══ GIVEN RECORDS ══

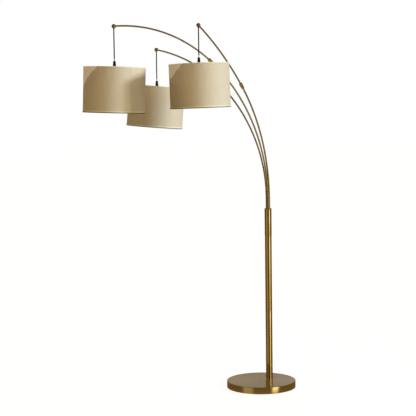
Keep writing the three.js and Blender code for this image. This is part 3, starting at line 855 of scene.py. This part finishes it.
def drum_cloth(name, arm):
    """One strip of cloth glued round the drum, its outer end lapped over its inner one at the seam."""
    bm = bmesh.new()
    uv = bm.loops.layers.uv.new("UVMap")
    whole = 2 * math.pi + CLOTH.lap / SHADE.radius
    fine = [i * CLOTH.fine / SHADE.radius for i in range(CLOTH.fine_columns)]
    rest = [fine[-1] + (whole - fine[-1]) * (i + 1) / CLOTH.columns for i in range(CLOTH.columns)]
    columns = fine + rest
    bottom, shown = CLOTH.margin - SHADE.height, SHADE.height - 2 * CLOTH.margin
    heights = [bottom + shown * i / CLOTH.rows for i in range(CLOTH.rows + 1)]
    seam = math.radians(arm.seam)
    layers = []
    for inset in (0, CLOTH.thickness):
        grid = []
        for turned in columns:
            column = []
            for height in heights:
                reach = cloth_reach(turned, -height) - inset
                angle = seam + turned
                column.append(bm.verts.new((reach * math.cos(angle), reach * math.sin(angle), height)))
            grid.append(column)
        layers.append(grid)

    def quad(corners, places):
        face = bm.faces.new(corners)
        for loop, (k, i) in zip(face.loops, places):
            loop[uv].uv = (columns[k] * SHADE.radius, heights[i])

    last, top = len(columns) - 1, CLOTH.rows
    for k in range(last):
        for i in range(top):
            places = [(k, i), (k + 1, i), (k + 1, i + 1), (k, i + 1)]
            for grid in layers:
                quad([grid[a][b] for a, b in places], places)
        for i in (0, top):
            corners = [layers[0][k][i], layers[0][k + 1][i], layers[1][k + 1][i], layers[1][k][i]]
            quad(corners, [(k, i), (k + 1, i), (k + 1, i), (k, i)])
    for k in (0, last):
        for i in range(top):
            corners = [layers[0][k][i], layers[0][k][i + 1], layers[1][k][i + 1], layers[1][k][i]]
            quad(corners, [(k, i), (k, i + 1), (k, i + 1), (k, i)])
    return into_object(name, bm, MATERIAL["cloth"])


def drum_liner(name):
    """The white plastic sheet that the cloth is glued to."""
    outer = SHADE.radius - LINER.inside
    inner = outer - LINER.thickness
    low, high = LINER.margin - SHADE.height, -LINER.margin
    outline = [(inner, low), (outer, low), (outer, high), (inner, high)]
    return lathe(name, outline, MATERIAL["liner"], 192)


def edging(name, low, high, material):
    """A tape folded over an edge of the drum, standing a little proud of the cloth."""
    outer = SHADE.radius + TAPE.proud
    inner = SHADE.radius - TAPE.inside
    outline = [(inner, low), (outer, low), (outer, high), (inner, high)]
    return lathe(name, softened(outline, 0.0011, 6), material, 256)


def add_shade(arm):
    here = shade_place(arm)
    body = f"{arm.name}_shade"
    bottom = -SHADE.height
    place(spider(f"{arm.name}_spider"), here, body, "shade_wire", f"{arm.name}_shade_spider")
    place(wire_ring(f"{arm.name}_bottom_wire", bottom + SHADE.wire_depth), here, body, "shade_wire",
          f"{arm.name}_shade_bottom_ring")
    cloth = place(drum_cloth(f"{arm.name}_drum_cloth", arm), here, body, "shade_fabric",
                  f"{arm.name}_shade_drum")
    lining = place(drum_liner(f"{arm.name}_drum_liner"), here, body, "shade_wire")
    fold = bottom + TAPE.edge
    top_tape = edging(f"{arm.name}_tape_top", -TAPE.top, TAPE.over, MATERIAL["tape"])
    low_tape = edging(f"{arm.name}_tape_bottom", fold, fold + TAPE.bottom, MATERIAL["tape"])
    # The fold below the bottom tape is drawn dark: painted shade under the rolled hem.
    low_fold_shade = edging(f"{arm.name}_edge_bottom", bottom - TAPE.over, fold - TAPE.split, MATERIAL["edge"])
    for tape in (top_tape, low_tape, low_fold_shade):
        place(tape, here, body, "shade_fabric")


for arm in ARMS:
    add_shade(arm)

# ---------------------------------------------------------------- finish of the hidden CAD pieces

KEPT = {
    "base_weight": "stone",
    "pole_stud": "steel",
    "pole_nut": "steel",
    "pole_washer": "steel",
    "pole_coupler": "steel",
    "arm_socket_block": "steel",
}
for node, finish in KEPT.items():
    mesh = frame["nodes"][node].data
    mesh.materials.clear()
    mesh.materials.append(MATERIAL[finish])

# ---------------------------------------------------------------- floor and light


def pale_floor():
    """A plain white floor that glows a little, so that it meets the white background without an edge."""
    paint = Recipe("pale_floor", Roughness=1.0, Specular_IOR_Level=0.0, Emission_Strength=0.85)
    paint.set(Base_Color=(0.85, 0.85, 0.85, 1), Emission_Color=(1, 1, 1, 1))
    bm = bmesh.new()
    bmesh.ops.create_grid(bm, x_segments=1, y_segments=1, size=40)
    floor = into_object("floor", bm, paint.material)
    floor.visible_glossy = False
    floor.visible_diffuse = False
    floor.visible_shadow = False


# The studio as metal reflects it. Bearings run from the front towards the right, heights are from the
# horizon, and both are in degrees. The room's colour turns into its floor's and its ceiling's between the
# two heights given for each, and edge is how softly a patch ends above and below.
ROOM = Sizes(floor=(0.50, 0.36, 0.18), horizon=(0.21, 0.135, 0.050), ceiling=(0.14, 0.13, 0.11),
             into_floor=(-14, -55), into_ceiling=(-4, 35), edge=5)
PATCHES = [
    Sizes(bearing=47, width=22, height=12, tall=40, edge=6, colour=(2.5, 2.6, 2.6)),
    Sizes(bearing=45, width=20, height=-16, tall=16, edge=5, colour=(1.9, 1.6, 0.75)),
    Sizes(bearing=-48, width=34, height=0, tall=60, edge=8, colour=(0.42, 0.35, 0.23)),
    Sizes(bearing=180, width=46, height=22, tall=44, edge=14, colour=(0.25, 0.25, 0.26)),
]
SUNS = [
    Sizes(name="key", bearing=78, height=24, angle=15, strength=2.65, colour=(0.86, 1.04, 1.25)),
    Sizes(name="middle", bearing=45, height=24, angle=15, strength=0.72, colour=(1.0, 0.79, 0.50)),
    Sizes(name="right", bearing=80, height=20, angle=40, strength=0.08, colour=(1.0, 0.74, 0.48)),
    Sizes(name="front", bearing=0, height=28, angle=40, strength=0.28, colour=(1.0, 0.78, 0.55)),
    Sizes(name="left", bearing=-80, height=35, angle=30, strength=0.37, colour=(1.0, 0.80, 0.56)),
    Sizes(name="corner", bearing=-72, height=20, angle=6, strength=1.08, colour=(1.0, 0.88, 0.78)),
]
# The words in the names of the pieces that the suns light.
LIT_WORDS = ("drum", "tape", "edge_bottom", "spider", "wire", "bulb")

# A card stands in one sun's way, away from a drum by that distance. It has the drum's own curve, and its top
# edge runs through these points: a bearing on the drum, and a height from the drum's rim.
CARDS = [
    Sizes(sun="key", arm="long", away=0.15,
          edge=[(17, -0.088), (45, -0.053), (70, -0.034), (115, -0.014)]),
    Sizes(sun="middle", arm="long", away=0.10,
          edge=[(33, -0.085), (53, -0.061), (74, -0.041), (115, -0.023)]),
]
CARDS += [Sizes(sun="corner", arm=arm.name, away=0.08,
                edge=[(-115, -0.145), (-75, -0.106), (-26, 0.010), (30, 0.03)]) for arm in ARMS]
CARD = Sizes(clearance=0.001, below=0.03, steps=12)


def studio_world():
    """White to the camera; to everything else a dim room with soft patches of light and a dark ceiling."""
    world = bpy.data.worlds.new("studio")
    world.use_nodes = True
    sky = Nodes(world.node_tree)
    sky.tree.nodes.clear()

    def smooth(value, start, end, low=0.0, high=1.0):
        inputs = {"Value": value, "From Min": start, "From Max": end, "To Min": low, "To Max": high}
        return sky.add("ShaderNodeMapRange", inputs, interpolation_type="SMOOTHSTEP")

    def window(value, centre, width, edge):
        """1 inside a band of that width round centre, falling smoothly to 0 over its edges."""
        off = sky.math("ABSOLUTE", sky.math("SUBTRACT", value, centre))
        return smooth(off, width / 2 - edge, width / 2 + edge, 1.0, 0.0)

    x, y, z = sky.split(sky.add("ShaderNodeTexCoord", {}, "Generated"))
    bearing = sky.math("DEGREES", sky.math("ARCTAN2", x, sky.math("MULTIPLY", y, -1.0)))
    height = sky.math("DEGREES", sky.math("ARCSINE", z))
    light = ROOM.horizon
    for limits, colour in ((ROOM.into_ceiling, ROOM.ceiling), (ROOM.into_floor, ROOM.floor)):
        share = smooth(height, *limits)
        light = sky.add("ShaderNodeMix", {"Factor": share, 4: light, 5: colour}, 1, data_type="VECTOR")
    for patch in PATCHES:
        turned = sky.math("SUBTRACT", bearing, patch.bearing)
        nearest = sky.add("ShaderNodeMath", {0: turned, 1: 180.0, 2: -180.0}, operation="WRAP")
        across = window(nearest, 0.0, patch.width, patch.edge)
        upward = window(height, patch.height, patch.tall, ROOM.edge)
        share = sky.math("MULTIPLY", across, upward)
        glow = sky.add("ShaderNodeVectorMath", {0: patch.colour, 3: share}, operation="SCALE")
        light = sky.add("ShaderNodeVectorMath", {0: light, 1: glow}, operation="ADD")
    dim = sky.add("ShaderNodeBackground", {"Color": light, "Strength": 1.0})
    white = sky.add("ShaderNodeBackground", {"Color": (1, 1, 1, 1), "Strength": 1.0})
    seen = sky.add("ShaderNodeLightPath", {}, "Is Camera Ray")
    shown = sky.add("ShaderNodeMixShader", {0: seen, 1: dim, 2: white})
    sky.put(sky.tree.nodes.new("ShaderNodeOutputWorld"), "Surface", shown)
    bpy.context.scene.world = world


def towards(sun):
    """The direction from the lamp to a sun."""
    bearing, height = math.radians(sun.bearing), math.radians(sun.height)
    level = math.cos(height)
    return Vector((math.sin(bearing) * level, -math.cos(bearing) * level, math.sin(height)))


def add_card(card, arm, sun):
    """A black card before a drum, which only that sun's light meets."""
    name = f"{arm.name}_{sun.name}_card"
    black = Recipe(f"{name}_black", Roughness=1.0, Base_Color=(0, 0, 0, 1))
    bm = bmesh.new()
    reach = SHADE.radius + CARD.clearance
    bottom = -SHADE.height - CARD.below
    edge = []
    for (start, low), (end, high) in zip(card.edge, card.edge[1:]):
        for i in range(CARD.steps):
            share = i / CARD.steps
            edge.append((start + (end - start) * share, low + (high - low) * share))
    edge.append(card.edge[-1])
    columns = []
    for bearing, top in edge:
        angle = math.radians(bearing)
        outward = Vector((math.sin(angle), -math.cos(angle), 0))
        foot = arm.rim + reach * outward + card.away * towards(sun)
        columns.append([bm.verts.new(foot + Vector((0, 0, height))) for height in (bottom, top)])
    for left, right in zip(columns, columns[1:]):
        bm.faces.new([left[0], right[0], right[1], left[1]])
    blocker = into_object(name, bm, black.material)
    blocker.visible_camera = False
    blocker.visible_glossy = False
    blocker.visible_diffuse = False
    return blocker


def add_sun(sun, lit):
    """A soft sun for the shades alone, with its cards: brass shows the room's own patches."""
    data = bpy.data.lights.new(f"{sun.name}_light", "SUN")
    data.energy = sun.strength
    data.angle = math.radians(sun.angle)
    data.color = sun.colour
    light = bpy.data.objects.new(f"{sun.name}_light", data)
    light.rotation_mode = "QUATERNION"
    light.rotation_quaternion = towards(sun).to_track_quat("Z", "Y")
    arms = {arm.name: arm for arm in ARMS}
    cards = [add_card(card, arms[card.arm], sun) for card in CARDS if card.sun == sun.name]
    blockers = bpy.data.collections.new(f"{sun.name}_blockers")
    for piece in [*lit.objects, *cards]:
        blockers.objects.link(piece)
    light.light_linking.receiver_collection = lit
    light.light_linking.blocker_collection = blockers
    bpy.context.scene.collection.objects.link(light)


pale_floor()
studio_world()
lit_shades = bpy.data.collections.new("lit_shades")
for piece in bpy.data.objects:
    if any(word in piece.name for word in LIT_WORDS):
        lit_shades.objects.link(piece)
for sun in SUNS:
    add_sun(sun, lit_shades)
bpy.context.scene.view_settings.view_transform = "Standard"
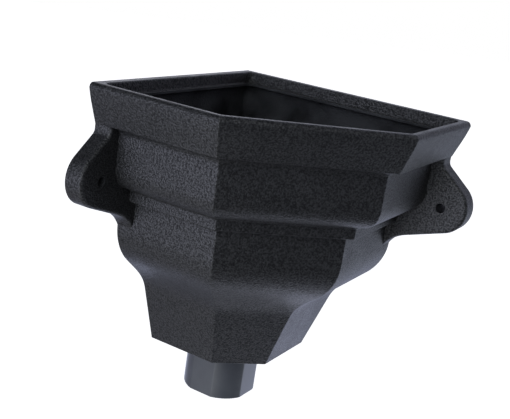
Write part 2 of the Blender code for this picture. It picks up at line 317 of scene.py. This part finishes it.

═══

### STATED GOAL
Write down again the exact lines running from the beginning of the data to the line containing "loop[uv].uv = (columns[k]", with both ends included.

### FINISHED TASK
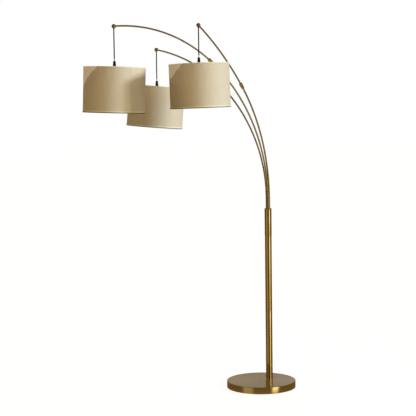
Keep writing the three.js and Blender code for this image. This is part 3, starting at line 855 of scene.py. This part finishes it.
def drum_cloth(name, arm):
    """One strip of cloth glued round the drum, its outer end lapped over its inner one at the seam."""
    bm = bmesh.new()
    uv = bm.loops.layers.uv.new("UVMap")
    whole = 2 * math.pi + CLOTH.lap / SHADE.radius
    fine = [i * CLOTH.fine / SHADE.radius for i in range(CLOTH.fine_columns)]
    rest = [fine[-1] + (whole - fine[-1]) * (i + 1) / CLOTH.columns for i in range(CLOTH.columns)]
    columns = fine + rest
    bottom, shown = CLOTH.margin - SHADE.height, SHADE.height - 2 * CLOTH.margin
    heights = [bottom + shown * i / CLOTH.rows for i in range(CLOTH.rows + 1)]
    seam = math.radians(arm.seam)
    layers = []
    for inset in (0, CLOTH.thickness):
        grid = []
        for turned in columns:
            column = []
            for height in heights:
                reach = cloth_reach(turned, -height) - inset
                angle = seam + turned
                column.append(bm.verts.new((reach * math.cos(angle), reach * math.sin(angle), height)))
            grid.append(column)
        layers.append(grid)

    def quad(corners, places):
        face = bm.faces.new(corners)
        for loop, (k, i) in zip(face.loops, places):
            loop[uv].uv = (columns[k] * SHADE.radius, heights[i])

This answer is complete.